In “Aftersun,” I saw myself and the eventualities of my life. I have an awesome dad. Like Calum, he had me pretty young and never received much fatherly love growing up. Somehow, that has never seemed to phase him. For my entire life, he’s been a steady source of guidance and joy. I imagine that he must mourn his own childhood, but I never see him cry or complain. I can only imagine which of his own sadnesses he has sacrificed in order to be a consistent source of love for me and my sister. One day he won’t be around, and there are layers to him that I will never understand. One day I will be Sophie, combing through happy memories, warping them with grief and guilt, trying to recover a full picture of his personhood. I have the feeling that, much like Sophie, the only thing I’ll be certain to come away with is love. The minute my dad decided to protect me from the world’s harsher edges, any chance at full truth or clarity was lost. In exchange, I got something my dad never did — the chance to be a happy kid.

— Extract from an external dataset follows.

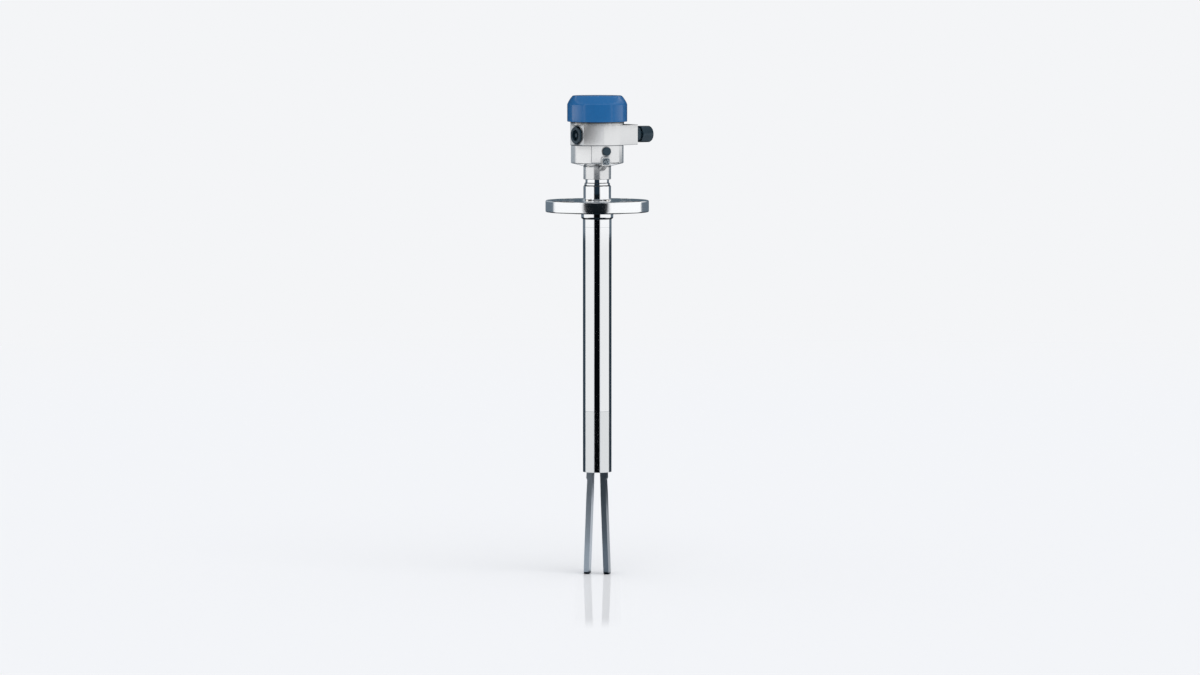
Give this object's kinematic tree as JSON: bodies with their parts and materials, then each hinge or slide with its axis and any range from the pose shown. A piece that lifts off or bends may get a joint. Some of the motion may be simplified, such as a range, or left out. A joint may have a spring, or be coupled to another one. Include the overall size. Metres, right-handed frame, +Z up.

“Aftersun” is a testament to parental love. It’s a singular memory that asks us to reconsider our own. The day after I watched the film, my dad called me. I picked up. I told him I had gone to see a movie. He asked if it was any good. Yeah, I told him. It was alright. He told me he’d be getting me from the airport when I came home. I told him I was counting down the days. Me too, he said. He told me to call him when I landed. I promised I would.